Mercury, in step with big brother Ford, introduced the first post-war redesign for the 1949 model year. Powering the new car was a flathead V8 producing slightly more power than the then also newly designed 1949 Ford. A new overdrive system was optional, activated by a handle under the dash. The styling of the Mercury Eight, when it was released in 1949, adopted the “ponton” appearance, and was successful in both ending the monotony of warmed-over pre-war style, and differentiating Mercury from its comparable Ford cousin, a trick that spelled sales success. Sales figures for both Ford and Mercury broke records in 1949. The new approach to styling was also evident on the completely redesigned Lincoln and the all-new Lincoln Cosmopolitan. The Mercury Eight used full instrumentation. An eight-tube AM radio was available as an option.
Within its era and beyond, the Mercury Eight was popular with customizers. In 1949, Sam Barris built the first lead sled from a 1949 Mercury Eight; the Eight became the definitive “lead sled”, much as the Ford V-8 “Deuce” was becoming the definitive hot rod. The Eights were among the first models to receive an aftermarket OHV engine swap, since Oldsmobile and Cadillac developed the first high-compression OHV V8 engines in 1949, whereas Ford was still using a side-valve engine. Sam and George Barris also used the 1949 body style to build “the most famous custom car ever”, the Hirohata Merc, for customer Bob Hirohata in 1953. Setting a style and an attitude, it had a “momentous effect” on custom car builders, appeared in several magazines at the time, and reappeared numerous times since, earning an honorable mention on Rod & Custom‘s “Twenty Best of All Time” list in 1991. The Eight remains a very popular subject for car modelers. Most recently, the restored Hirohata Merc crossed the Mecum Kissimmee auction block for a cool two million dollars.
The Mecum Auctions YouTube Channel features Wayne Carini explaining the history of the Baris Brothers early creation based on a ’49 Mercury that inspired the “Lead Sled” trend in Hot Rods:
In addition to the very good set of pictures, the seller provides a thorough description of their car we’ve included below.
Here’s the seller’s description:
“A very fun and first year of Mercury’s popular body redesign for 1949, created with more streamlined and sloped body accents.

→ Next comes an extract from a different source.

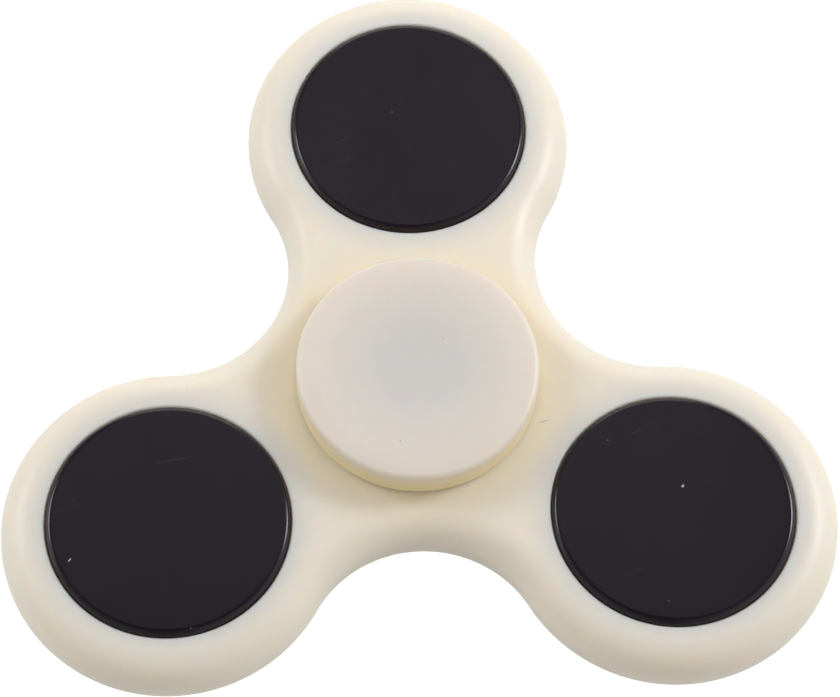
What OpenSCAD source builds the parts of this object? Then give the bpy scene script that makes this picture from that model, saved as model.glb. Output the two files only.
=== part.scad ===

Considered iconic, many of these “Lead Sled” Mercury’s, 1949-1951, have been featured in films representing the decade to which they were built, or customized and Hot Rodded, such as American Graffiti, (remember the “chopped” Pharaoh’s car club Mercury?), Grease, Rebel Without A Cause, and The Last Picture Show. Additionally, Southern California’s Hot Rod customizer Sam Barris immortalized a 49 Mercury called the “Hirohata Merc” recently featured on Wayne Carini’s show.

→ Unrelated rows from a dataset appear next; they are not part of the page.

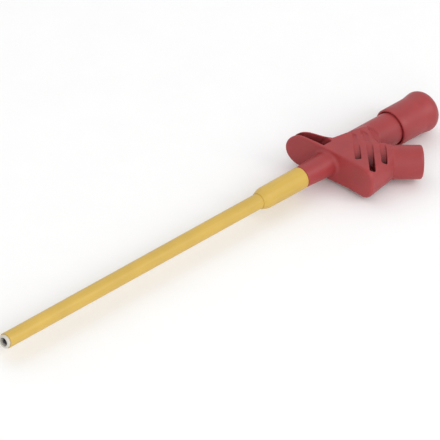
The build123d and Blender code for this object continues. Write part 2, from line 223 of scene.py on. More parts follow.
class ClipSizes(bpy.types.PropertyGroup):
    """Sizes of the pieces that are made here, in millimetres."""
    tube_root: bpy.props.FloatProperty(
        name="Tube root", description="Outside diameter of the tube's tapered end inside the sleeve",
        default=4.7, min=1.0)
    liner_bore: bpy.props.FloatProperty(
        name="Liner bore", description="Inside diameter of the white liner", default=2.8, min=0.5)
    sleeve_front: bpy.props.FloatProperty(
        name="Sleeve at the front", description="Outside diameter behind the sleeve's chamfer",
        default=6.85, min=1.0)
    sleeve_chamfer: bpy.props.FloatProperty(
        name="Sleeve chamfer", description="Length of the sleeve's front chamfer", default=2.3, min=0.1)
    sleeve_length: bpy.props.FloatProperty(
        name="Sleeve length", description="Length of the sleeve that shows", default=18.7, min=1.0)
    spigot: bpy.props.FloatProperty(
        name="Spigot", description="Diameter of the sleeve's end inside the grip", default=5.8, min=1.0)
    wing_half_width: bpy.props.FloatProperty(
        name="Wing half width", description="Half of the wings' width", default=5.4, min=1.0)
    guard: bpy.props.FloatProperty(
        name="Guard", description="Place of the wings' front face on the tube's axis", default=140.8)
    outlet_place: bpy.props.FloatProperty(
        name="Outlet place", description="Where the outlet's axis crosses the tube's axis", default=141.5)
    outlet_angle: bpy.props.FloatProperty(
        name="Outlet angle", description="Angle between the outlet and the tube",
        default=math.radians(39.0), subtype="ANGLE")
    outlet_end: bpy.props.FloatProperty(
        name="Outlet end", description="Distance of the outlet's rim along its axis", default=28.7)
    grain: bpy.props.FloatProperty(
        name="Mesh grain", description="Cell of the grid on which the grip's skin is found",
        default=0.26, min=0.1)
    cap_wall: bpy.props.FloatProperty(
        name="Cap wall", description="Wall of the thumb cap's sleeve", default=0.7, min=0.2)
    cap_straight: bpy.props.FloatProperty(
        name="Cap straight", description="Length of the cap's straight part", default=9.8, min=1.0)
    cap_flare: bpy.props.FloatProperty(
        name="Cap flare", description="Length of the cap's flared part", default=3.6, min=0.5)
    cap_dia: bpy.props.FloatProperty(
        name="Cap diameter", description="Outside diameter of the cap's straight part", default=12.05)
    spring_wire: bpy.props.FloatProperty(
        name="Spring wire", description="Diameter of the return spring's wire", default=0.55, min=0.1)
    spring_turns: bpy.props.IntProperty(
        name="Spring turns", description="Turns of the return spring", default=7, min=1)
    spring_seat: bpy.props.FloatProperty(
        name="Spring seat", description="Place of the washer under the spring's fixed end", default=152.5)
    stroke: bpy.props.FloatProperty(
        name="Stroke", description="Way of the plunger, by which the spring shortens", default=8.0, min=0.0)


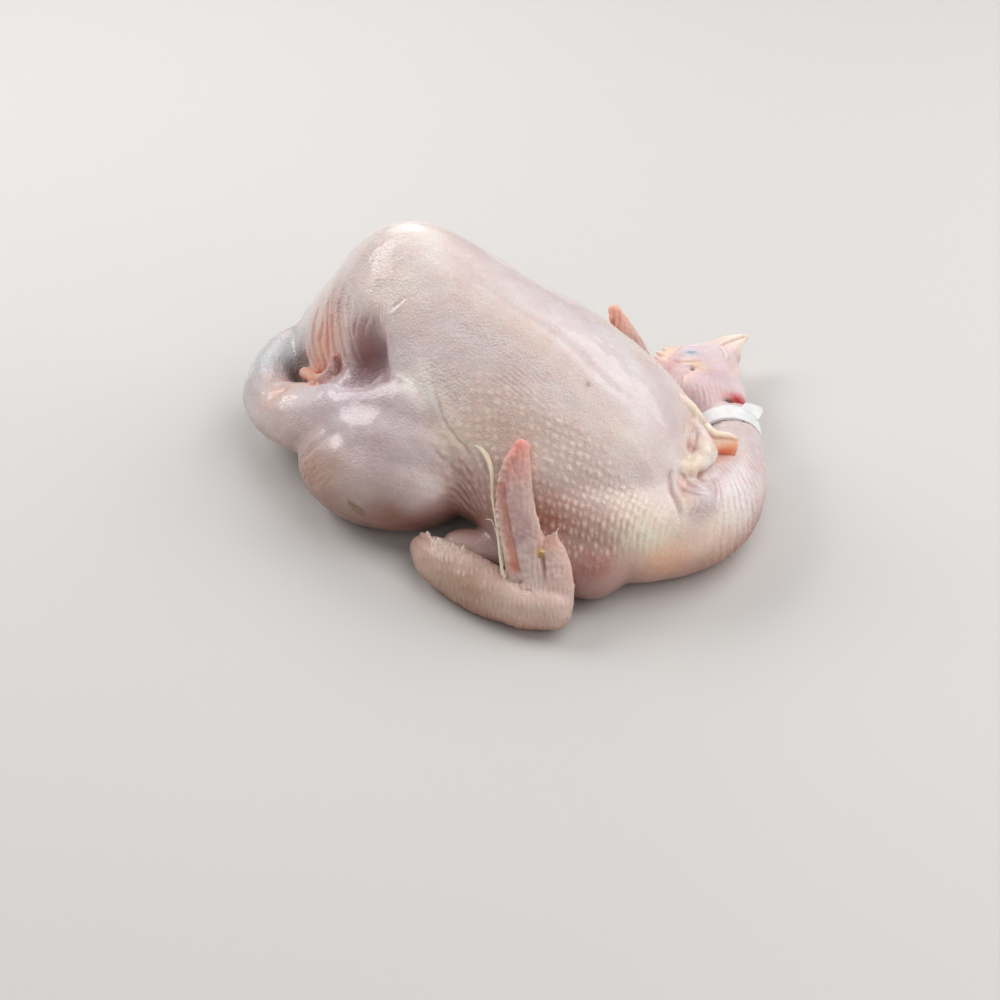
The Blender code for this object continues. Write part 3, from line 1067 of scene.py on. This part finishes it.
# A brown scab on the thigh: its middle, half sizes, slope, and the width of its darker rim.
SCAB = (-12, -96, 26)
SCAB_SIZE = (4.6, 8, 2.4)
SCAB_SLOPE = np.array(((0.8, 0, 0.6), (0, 1, 0), (-0.6, 0, 0.8)))
SCAB_RIM = 0.2
SCAB_COLOUR = (150, 112, 74)
SCAB_RIM_COLOUR = (96, 62, 40)
BUMP_COLOUR = (246, 222, 204)


def body_colours(skin):
    p = skin.points
    # the painted shade in the hollows is stronger between the belly's pleats and weaker at the neck opening
    pleated = blob(p, (-80, -38, 72), (26, 14, 22))
    opening = blob(p, (118, 2, 50), (14, 24, 12))
    depth = 1.5 + 3 * pleated - 0.9 * opening
    colours = painted(skin, CREAM, BODY_PATCHES + OPENING_PATCHES, depth=depth)
    colours = blend(colours, 0.5 * follicle_area(p), colours * FOLLICLE_TINT)
    colours = blend(colours, 0.5 * np.clip(skin.bumps, 0, 1), linear(BUMP_COLOUR))
    oval = np.linalg.norm((p - SCAB) @ SCAB_SLOPE / SCAB_SIZE, axis=1)
    colours = blend(colours, 0.9 * smooth_step(1.1, 0.9, oval), linear(SCAB_COLOUR))
    colours = blend(colours, 0.7 * bell((oval - 0.95) / SCAB_RIM), linear(SCAB_RIM_COLOUR))
    return dabbed(colours, p, SPECK)


class Material:
    """A new material, and the nodes that feed its shader."""

    def __init__(self, name):
        self.data = bpy.data.materials.new(name)
        self.data.use_nodes = True
        self.tree = self.data.node_tree
        self.shader = self.tree.nodes["Principled BSDF"]

    def node(self, kind, sockets=(), **settings):
        """The outputs of a new node, with its settings made and its sockets fed."""
        made = self.tree.nodes.new("ShaderNode" + kind)
        for name, value in settings.items():
            setattr(made, name, value)
        self.feed(made, dict(sockets))
        return made.outputs

    def feed(self, node, sockets):
        """Gives each socket of a node a number, or links it to another node's output."""
        for name, value in sockets.items():
            if isinstance(value, bpy.types.NodeSocket):
                self.tree.links.new(value, node.inputs[name])
            else:
                node.inputs[name].default_value = value

    @cached_property
    def place(self):
        """Where a point lies, in the object's own space."""
        return self.node("TexCoord")["Object"]

    def noise(self, size, detail):
        """Noise in the object's own space, with lumps size millimetres across."""
        sockets = {"Vector": self.place, "Scale": 1 / (size * MM), "Detail": detail}
        return self.node("TexNoise", sockets)["Fac"]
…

This is a gorgeous, very original car, nicely complemented with factory accessory exterior sun visor, (rare) blue dot glass tail lamps, and rear-wheel “skirts”.
Originally owned for decades by a woman in Connecticut where is subsequently went to a collector in Massachusetts in 2003 and was stored in a dry warehouse for 17 years among his 200+ other classic cars.

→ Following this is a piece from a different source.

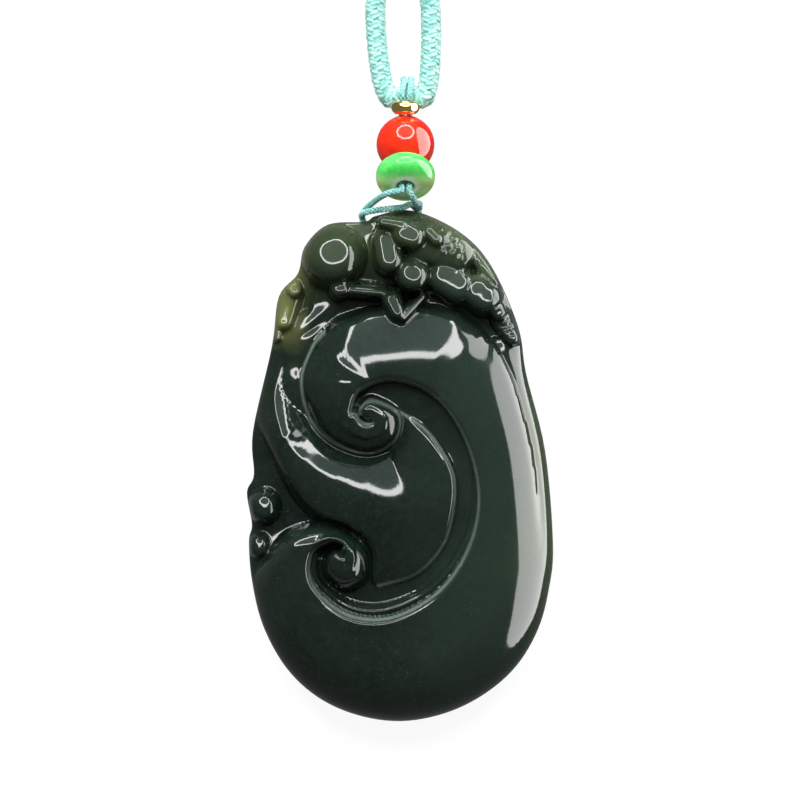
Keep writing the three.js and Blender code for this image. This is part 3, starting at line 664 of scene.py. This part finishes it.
# rounded lumps of the beast and pearls: from, to, radii in steps, tops and drop as shares of the
# thickness, and for some their own rounding of the cap in millimetres and its lean
lumps = {
    "ball": ((-68, 207), (-65, 208), (32, 32), (0.925, 0.925), 0.59, 8.5, 0.35),
    "forelegEnd": ((-62, 174), (-58, 174), (10.5, 9.5), (0.83, 0.83), 0.27),
    "foreleg": ((-55, 174), (-18, 171), (7.5, 7), (0.8, 0.79), 0.23),
    "paw": ((-8, 163), (-3, 151), (12.5, 10), (0.92, 0.92), 0.38, 5.5, 0.42),
    "claw": ((1, 147), (23, 167), (8, 5), (0.88, 0.84), 0.3),
    "jowl": ((11, 189), (13, 188), (18.5, 18.5), (0.95, 0.95), 0.36, 7.0, 0.38),
    "cheek": ((-14, 222), (-11, 204), (16, 16), (0.91, 0.91), 0.3, 5.5, 0.36),
    "brow": ((5, 230), (12, 227), (16, 15), (0.945, 0.945), 0.28, 7.0, 0.40),
    "crown": ((-17, 241), (1, 238), (7, 8), (0.90, 0.91), 0.25),
    "nape": ((25, 221), (55, 212), (27, 24), (0.83, 0.79), 0.4),
    "body": ((44, 186), (58, 178), (21, 21), (0.87, 0.86), 0.42, 5.0, 0.30),
    "haunch": ((78, 172), (84, 167), (19, 19), (0.91, 0.9), 0.34),
    "back": ((62, 230), (95, 188), (14, 14), (0.74, 0.70), 0.31),
    "tail": ((100, 146), (112, 126), (13, 9), (0.65, 0.65), 0.27),
    "leaf": ((-109, 170), (-116, 143), (14, 11), (0.60, 0.54), 0.25),
    "upperPearl": ((-136, -41), (-136, -44), (17, 17), (0.76, 0.76), 0.41, 2.6, 0.22),
    "lowerPearl": ((-141, -80), (-141, -84), (12, 12), (0.62, 0.62), 0.28, 2.2, 0.22),
}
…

Recently personally recommissioned after its long sleep with many mechanical and cosmetic detailing refreshments, where every effort was made to retain its originality.
Refinished decades ago in its original Berwick green single stage finish, it represents a rust-free car with nice original chrome, stainless trim, and glass. There is no evidence of previous body or rust repair. The 1949 Mercury’s dashboard and instruments (most preferred for 1949) are gorgeous with fully functional gauges, including its AM radio. Unfortunately, the clock is inoperative and the front park lamps are missing their bezels which I am pursuing the acquisition of.
The Mercury’s interior is very much original with a very nice headliner, and illustrates some random staining and wear on its seats and door panels, very acceptable and normal for its vintage. The carpet is original and illustrates minor wear.
Powered by a 255 cubic inch Mercury flathead V8 with forged steel crankshaft producing 115 h/p with lots of torque, and coupled to a three-speed manual transmission with overdrive, it’s fun to drive.
Indicated mileage is approximately 19K and we can assume the odometer has rolled over.
Personal inspection is suggested, and any reasonable offers will be considered only thereafter.
The 1949 Mercury Sports Sedan will be sold with a Bill of Sale, and official original Connecticut RMV correspondence noting vehicles of this vintage are not titled and the Mercury can be sold on a Bill of Sale.
Please… NO TEXTS appreciated.
Enjoy the photos and thank you for the interest.”